There was still one more step to finish off the skate park. The outside of the wave was the perfect spot for a piece of public art, and that idea was built into the plans from the inception. Graphic designer (and renowned skater) Judi Oyama won the bid with a drawing by local artist Jimbo Phillips reminiscent of the ubiquitous doodles made by Santa Cruz surfers. The other member of the winning team was decorative concrete contractor Dave Pettigrew of Diamond D Concrete, based in Capitola, Calif. Once the proposal was accepted, Pettigrew faced the daunting task of turning a drawing on an 8 1/2-by-11 sheet into a 23-foot sandblasted stencil.
Pettigrew took the drawing to a sign maker who printed out a full-size stencil on two-foot sheets of paper. Meanwhile, he power-washed the wave and applied a custom-blended, sea-mist-colored acid stain. After letting it cure for a day, he applied another coat of stain and washed it. The next day he applied a blast mask — 1/8-inch rubber with an adhesive back. He attached the paper stencil to the mask, cut out the relief areas and removed the stencil, peeling off the cut areas of the mask as well.
The next step was to sandblast the exposed areas to the depth below the stain. Finally, the mask was removed and a shiny antigraffiti coating was applied to the remaining blue areas.

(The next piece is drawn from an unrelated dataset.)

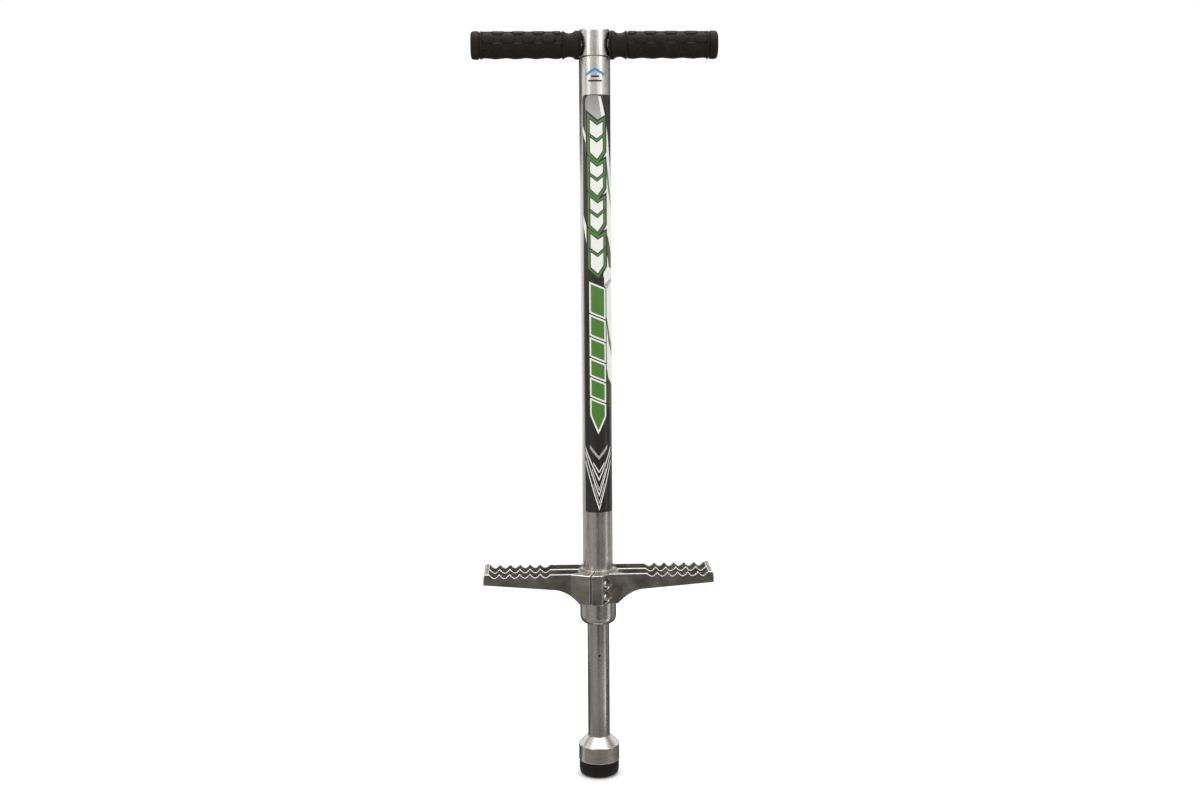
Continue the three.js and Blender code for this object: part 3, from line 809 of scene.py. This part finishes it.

The sandblasted concrete was left uncoated to create a textural contrast. Now it truly looks like a crashing wave, permanently preserved in concrete.
The skate park opened February 2007. There are various measures of its success. “Skaters’ demand for excellence in design is extremely high,” Vasconi says. “They are very honest on their Web sites about your work. When hardcore skaters leave you phone messages at 2 a.m. saying ‘You’re the best — keep it up,’ that’s when it’s worth it.”
Wormhoudt reports that the park’s reputation is spreading, and skaters from as far away as Europe are turning up to try it out. “The place is just packed every day,” Pettigrew adds. “It’s wonderful to work on a piece of art that is so functional.”